I think AOL has (or at least had) a "bring your own ISP" plan. You'd pay ~$10/month to keep your AOL account on top of whatever ISP you choose.


----------



## Mike Richardson (Jun 12, 2003)

AOL has raised this BYOA choice to $19.99 recently. This is only a few dollars less than the full fledged dialup service.


----------



## Guest (Jun 24, 2004)

I must admit that I did like the AOL Plus satellite. 125 KB/s was a hell of a lot better than 2.5-3.5 KB/s. Anyways, I was wondering if the dish can be used for anything. Like maybe listen to satellite transmissions on a reciever, just anything electronic/scientific. Maybe I could rig it up to recieve video from one of my on-board rocket cameras. 

... or is just useless? I've contacted Hughes, but no reply.

Thanks


----------



## mainedish (Mar 25, 2003)

AOL . What a joke they have turned out to be.

AOL ----LOL


----------



## Guest (Jun 24, 2004)

gAy--OL


----------



## PSB (Oct 4, 2002)

You can hook it to a Free to air receiver and pull in hundreds of FTA channels these are 110% legal channels, check out the FTA forum here or there is a list of all the free to air channels on my web site thats what I do with my AOL plus dish now, if you point it at one satellite you can get quite a few local channels from around the country, or another satellite has mostly channels from overseas, I like the news feeds and sports feeds : ) I now also use a motorized dish to get all the satellites but your dish can be pointed at any satellite, I used G4R for AOL plus but there is very little FTA there, what satellite did you use and I will let you know if there is any FTA channels on it, but its easy enough to move the dish. I ended up with DSL and AOL BYO, but I still miss the satellite link it was MUCH faster than the service I have now.


----------



## mainedish (Mar 25, 2003)

AOL has a very serious image problem.


----------



## Guest (Jun 24, 2004)

Well, I'm sure which one it is. I know of one other person in this town that has it, and his is white. Mine is grey.


----------



## Guest (Jun 24, 2004)

as;lkjasd 

not sure*


----------



## Guest (Jun 24, 2004)

All I know is what's on the dish.
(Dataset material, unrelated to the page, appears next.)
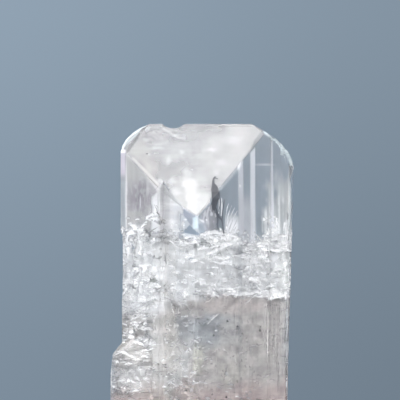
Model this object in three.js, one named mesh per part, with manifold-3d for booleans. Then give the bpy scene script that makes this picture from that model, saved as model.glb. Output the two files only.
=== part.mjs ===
// A danburite crystal: one colourless, chisel-tipped prism with terraced, striated sides, ragged
// ledges round its lower part and a broken, flat foot.
// Millimetres, +Z up along the prism, the ridge of the tip along X, the front towards -Y.
// The origin is in the middle of the outline, on the flat base.
import * as THREE from "three";
import { mergeVertices } from "three/addons/utils/BufferGeometryUtils.js";
import Module from "manifold-3d";

const wasm = await Module();
wasm.setup();

// ---- The crystal's forms: how far each face turns from the front or the back, in degrees ----
const WIDE = 28.6;
const STEEP = 47.5;
const GROOVE = 52.6;
const CORNER = 62;
const RISER = 66;
const SIDE = 90;

// ---- Driving sizes, measured from the ridge's line, y, and from the base, z ----
const HEIGHT = 50;
const FRONT_SLOPE = 46.5; // the large sloping face of the tip, from level
const BACK_SLOPE = 62.5; // the steeper one behind the ridge
const HALF_WIDTH = 11;
const RIGHT_SIDE_LEAN = 1.6; // the right side draws in towards the base

// ---- The outline of the prism, walked outwards from the front edge and from the back edge ----
// Each step is a face's turn and the x it reaches, or, for a riser turned SIDE, its depth. A face with
// a turn under zero comes forward again, beyond a groove.
const FRONT_EDGE = [-1.33, -11.2];
const BACK_EDGE = [-1.2, 9.9];
const FRONT_RIGHT = [
  [STEEP, 3.87], [RISER, 4.5], [STEEP, 5.38], [RISER, 5.95], [STEEP, 6.6], [WIDE, 7.85], [RISER, 8.15],
  [WIDE, 9.2], [STEEP, 9.35], [WIDE, 10.27], [CORNER, HALF_WIDTH],
];
const FRONT_LEFT = [
  [WIDE, -2.98], [GROOVE, -5.6], [-RISER, -6.15], [STEEP, -7.7], [SIDE, 0.1], [STEEP, -9.1],
  [WIDE, -9.35], [STEEP, -10.3], [CORNER, -HALF_WIDTH],
];
const BACK_RIGHT = [
  [WIDE, 1.5], [STEEP, 1.7], [WIDE, 4.4], [SIDE, 0.12], [WIDE, 7.6], [STEEP, 7.8], [WIDE, HALF_WIDTH],
];
const BACK_LEFT = [
  [WIDE, -4.0], [STEEP, -4.3], [WIDE, -6.2], [STEEP, -8.4], [WIDE, -8.8], [STEEP, -10.4],
  [CORNER, -HALF_WIDTH],
];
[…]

DirecPC It points at Satmex 5. Other than that I don't know.


----------



## PSB (Oct 4, 2002)

There are some FTA channels on Sat Mex 5 check the link below, all you need to do is plug in a FTA receiver, do a blind search and you will get some FTA TV, then you can start moving your dish and see what other satellites you come across, there are a lot of interesting channels up there educational ...... have fun!

http://www.lyngsat.com/sm5.html

You only get channels that are FTA and have a freq. of 5 digits (bottom of the list)


----------